Une communauté stigmatisée

(…) « Les Juifs de Grèce, dont la plus grande partie réside à Salonique, sont devenus citoyens grecs depuis le rattachement de la Macédoine à la Grèce, en 1913, après la Seconde Guerre balkanique. Ils sont les principales victimes, en 1917, de l’incendie de Salonique qui ravage presque totalement les quartiers juifs de la ville. La reconstruction de la ville s’accompagne d’une redistribution négociable des droits fonciers, qui se révèle préjudiciable aux Juifs. En outre, dans les années 1920, les Juifs de Salonique supportent mal la politique d’hellénisation de leur communauté menée par les autorités grecques, avec des mesures comme l’instauration du repos dominical, la conscription obligatoire et l’obligation pour tous les enfants de nationalité grecque de fréquenter des écoles publiques grecques. Pour ces raisons et à cause aussi de l’antisémitisme croissant, beaucoup de Juifs de Salonique choisissent d’émigrer vers les capitales européennes, dont Paris, venant ainsi grossir la petite communauté séfarade qui existait déjà avant la guerre. »

Dans « Les Arméniens, les Grecs et les Juifs originaires de Grèce et de Turquie, à Paris de 1920 à 1936 », par Michel Garin, publié dans les Cahiers Balkaniques, n° 38-39, 2011.
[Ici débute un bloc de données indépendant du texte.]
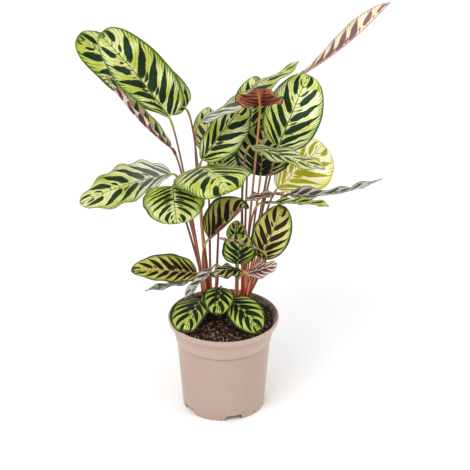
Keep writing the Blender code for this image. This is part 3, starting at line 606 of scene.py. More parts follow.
# %% The leaves
# The values that a leaf shares with the plain leaf are left out
LEAVES = [
    leaf("high_left_front", "left", neck=(169.3, 117.8, 0.03), tip=(99.5, 34, 0.005),
         face=(-0.12, -0.75, 0.6), width=0.067, uneven=0.12, blunt=(0.6, 0.32), broadest=(0.6, 0.36),
         sway=0.003, fold=(36, 0), curl=(-16, -6), wave=(0.0016, 3.2, 0.1), blotches=6),
    leaf("high_left_back", "left", neck=(185.5, 108.5, 0.088), tip=(77, 37, 0.082), face=(0, -0.8, 0.6),
         width=0.064, uneven=-0.06, blunt=(0.42, 0.34), broadest=(0.5, 0.38), arch=0.004, sway=0.001,
         wave=(0.002, 3, 0.3), blotches=6),
    leaf("high_left_folded", "left", neck=(171, 147.5, 0.046), tip=(106, 76, 0.03),
         face=(0.63, 0.12, 0.74), width=0.031, blunt=0.5, arch=-0.006, fold=(36, 62),
         wave=(0.002, 3, 0.2), blotches=6, upper="cream", under="pink"),
    leaf("left_wavy", "left", neck=(172, 174, 0.019), tip=(79.5, 203.5, -0.022), face=(0.1, -0.5, 0.85),
         width=0.064, uneven=0.1, blunt=(0.64, 0.6), broadest=(0.6, 0.38), arch=0.009, fold=(2, 0),
         curl=(20, -32), wave=(0.0022, 4, 0.1), blotches=6, upper="silvered"),
    leaf("centre_broad", "left", neck=(200, 166.5, 0.006), tip=(226.5, 183, -0.072),
         face=(-0.1, -0.24, 0.96), width=0.098, blunt=0.3, broadest=0.5, arch=0.002, fold=(-10, 4),
         curl=(-16, -12), roll=(80, 0.62, 1), wave=(0.0008, 2.5, 0.6), under="pink"),
    leaf("left_drooping", "left", neck=(173, 186, -0.022), tip=(177, 224, -0.06),
         face=(-0.12, -0.45, 0.85), width=0.076, blunt=(0.36, 0.44), arch=0.007, fold=(4, 14),
         wave=(0.0025, 4, 0.4), blotches=7, under="pink"),
    leaf("centre_upright", "left", neck=(202, 160, 0.026), tip=(245.5, 104, 0.066),
         face=(-0.1, -0.65, 0.75), width=0.052, uneven=0.22, arch=0.004, fold=(50, 6),
         wave=(0.002, 3, 0.4), upper="bright"),
    leaf("centre_pale", "left", neck=(208, 153, 0.088), tip=(208, 107, 0.106), face=(-0.2, -0.8, 0.5),
         width=0.038, arch=0.002, wave=(0.002, 3, 0.2), blotches=4, upper="cream"),
    leaf("top_reaching", "left", neck=(200, 121.5, 0.016), tip=(299, 61, 0.044),
         face=(-0.45, 0.08, 0.9), width=0.054, uneven=0.2, blunt=0.66, arch=0.001, fold=-8,
         wave=(0.002, 3.5, 0.3), blotches=7, upper="silvered"),
    leaf("top_rear", "right", neck=(249, 134, 0.078), tip=(256.5, 76, 0.096), face=(-0.1, -0.7, 0.6),
         width=0.048, arch=0.004, wave=(0.002, 3, 0.2), blotches=4),
    leaf("top_maroon", "right", neck=(260, 105.5, 0.002), tip=(257.5, 88.5, -0.05),
         face=(0, 0.64, 0.77), width=0.06, arch=0.004, fold=-14, wave=(0.003, 2.5, 0.2),
         under="maroon"),
    leaf("high_right", "right", neck=(278.5, 146, 0.014), tip=(308, 74.5, 0.044),
         face=(0.05, -0.75, 0.6), width=0.07, uneven=0.06, blunt=(0.46, 0.38), broadest=0.43,
         arch=0.005, wave=(0.0015, 2.5, 0.1), upper="bright"),
    leaf("top_right_folded", "right", neck=(293, 79, 0.074), tip=(390, 1.5, 0.046),
         face=(-0.5, 0.6, 0.6), width=0.034, blunt=0.8, broadest=0.64, arch=-0.008, fold=76,
         wave=(0.003, 5, 0.1), blotches=8, under="banded"),
    leaf("centre_shaded", "right", neck=(260.5, 176, 0.034), tip=(266, 122, 0.064),
         face=(0, -0.6, 0.75), width=0.072, blunt=0.48, broadest=0.42, arch=0.006, fold=-8,
         wave=(0.002, 3, 0.2), upper="shaded"),
    leaf("right_edge_on", "right", neck=(252, 146, -0.003), tip=(325, 169, -0.04),
         face=(-0.1, 0.16, 0.95), width=0.054, fold=(0, 4), wave=(0.0025, 2.5, 0.5), blotches=6,
         upper="cream"),
    leaf("right_yellow", "right", neck=(277.6, 188.5, 0.036), tip=(323.5, 144, 0.076),
         face=(0.35, -0.7, 0.6), width=0.067, uneven=0.2, blunt=0.42, broadest=(0.5, 0.6), arch=0.005,
         fold=(12, -4), wave=(0.002, 3, 0.2), upper="backlit"),
    leaf("far_right_twisted", "right", neck=(290, 194.5, 0.004), tip=(382, 178.5, 0.01),
         face=(0.1, 0.3, 0.95), width=0.034, broadest=0.36, arch=-0.008, fold=12, twist=60,
         wave=(0.003, 2.5, 0.1), blotches=6, upper="silver", under="silver"),
    leaf("centre_folded", "left", neck=(209, 239, -0.036), tip=(247, 203, -0.024),
         face=(-0.3, -0.6, 0.75), width=0.068, uneven=-0.05, blunt=0.5, arch=-0.003, fold=(4, 64),
         wave=(0.002, 2, 0.3), upper="olive", under="maroon"),
    leaf("low_right", "right", neck=(261, 258.5, -0.021), tip=(283.5, 205.5, -0.006),
         face=(0.05, -0.85, 0.5), width=0.048, blunt=0.5, arch=0.004, wave=(0.0015, 3, 0.3),
         upper="olive", under="pink"),
    leaf("low_centre_small", "right", neck=(236.5, 243, 0.001), tip=(236.5, 220.5, 0.006),
         face=(0, -0.8, 0.6), width=0.026, fold=12, wave=(0.001, 2, 0.3), blotches=4, upper="bright"),
    leaf("low_centre", "right", neck=(238, 264, -0.024), tip=(240.5, 232, -0.015), face=(0, -0.7, 0.7),
         width=0.044, arch=0.003, fold=20, upper="deep", under="pink"),
    leaf("low_left", "left", neck=(197, 273, 0.01), tip=(131, 270.5, -0.014), face=(0.05, -0.65, 0.75),
         width=0.038, uneven=0.15, blunt=0.52, broadest=0.42, arch=0.005, fold=6,
         wave=(0.0015, 3.5, 0.6), blotches=7, upper="olive"),
    leaf("low_left_narrow", "left", neck=(196, 279, 0.024), tip=(145, 290.5, -0.008),
         face=(0, 0.15, 0.98), width=0.02, fold=6, wave=(0.0015, 2.5, 0.2), upper="silver",
         under="silver"),
    leaf("low_dark", "right", neck=(243, 271, -0.032), tip=(211, 276, -0.047), face=(0, 0.05, 0.98),
         width=0.039, arch=0.006, fold=-6, blotches=4, upper="shaded", under="pink"),
    leaf("low_right_pink", "right", neck=(247, 272, -0.03), tip=(277, 264, -0.022),
         face=(-0.1, 0.8, 0.45), width=0.036, fold=-8, wave=(0.0015, 2, 0.2), upper="deep",
         under="pink"),
    leaf("soil_left", "left", neck=(202.5, 299, 0.01), tip=(184.5, 333, -0.048),
         face=(-0.3, -0.45, 0.8), width=0.05, uneven=0.12, blunt=0.4, arch=0.007, fold=4,
         wave=(0.001, 2, 0.2), upper="deep", under="pink"),
    leaf("soil_middle", "left", neck=(221, 287.5, 0), tip=(216.5, 315.5, -0.034), face=(0, -0.55, 0.8),
         width=0.04, arch=0.006, wave=(0.001, 2, 0.2), blotches=4, upper="deep", under="pink"),
    leaf("soil_right", "right", neck=(231, 299.5, -0.009), tip=(260, 333, -0.044),
         face=(0.1, -0.55, 0.8), width=0.046, arch=0.006, wave=(0.001, 2, 0.2), upper="deep",
         under="pink"),
    leaf("right_narrow", "right", neck=(262, 203, -0.022), tip=(329, 206, -0.034),
         face=(0.1, 0.2, 0.98), width=0.03, broadest=0.6, arch=0.002, fold=14, wave=(0.002, 3.5, 0.4),
         blotches=6),
    leaf("centre_pink", "right", neck=(280, 193, -0.002), tip=(247, 201, -0.04), face=(0, -0.3, -0.95),
         width=0.032, fold=-10, wave=(0.0025, 3, 0.4), under="pink"),
    leaf("low_centre_narrow", "right", neck=(262, 251, -0.035), tip=(217, 238.5, -0.048),
         face=(0, -0.15, -0.95), width=0.016, fold=-20, wave=(0.001, 3, 0.4), upper="deep",
         under="pink"),
    leaf("low_left_silver", "left", neck=(213, 267, -0.018), tip=(185, 298, -0.05),
         face=(-0.6, -0.25, 0.75), width=0.02, fold=20, wave=(0.0015, 2, 0.4), blotches=4,
         upper="silver", under="silver"),
    leaf("rear_left", "left", neck=(222, 172, 0.084), tip=(232, 140, 0.15), face=(0, 0.3, 0.95),
         width=0.058, arch=0.008, wave=(0.002, 3, 0.4), under="pink"),
    leaf("rear_right", "right", neck=(288, 180, 0.07), tip=(300, 152, 0.15), face=(0.1, 0.3, 0.95),
         width=0.062, arch=0.008, wave=(0.002, 3, 0.4), under="pink"),
    leaf("rear_centre", "right", neck=(243, 176, 0.084), tip=(256, 148, 0.165), face=(0, 0.3, 0.95),
         width=0.058, arch=0.01, wave=(0.002, 3, 0.4), under="pink"),
    leaf("rear_low_right", "right", neck=(268, 248, 0.062), tip=(279, 222, 0.128),
         face=(0.1, 0.3, 0.95), width=0.04, arch=0.006, wave=(0.002, 3, 0.4), blotches=4, upper="deep",
         under="pink"),
    leaf("rear_low_left", "left", neck=(186, 212, 0.072), tip=(166, 194, 0.13), face=(-0.1, 0.3, 0.95),
         width=0.05, arch=0.006, wave=(0.002, 3, 0.4), under="pink"),
]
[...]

(***) « Le 5 novembre 1942, la quasi-totalité des Juifs de nationalité grecque habitant Paris est raflée par la police française sur ordre des Allemands. Sur les 1 060 personnes arrêtées, la plupart sont originaires de Salonique. Nombre d'enfants arrêtés lors de cette rafle sont nés en France et de nationalité française. Les Juifs grecs constituent la grande majorité des déportés du convoi n° 44, parti le 9 novembre 1942 de Drancy vers Auschwitz-Birkenau. Ils représentent également une proportion importante du convoi n° 45, parti deux jours plus tard. » Source : Mémorial de la Shoah de Paris.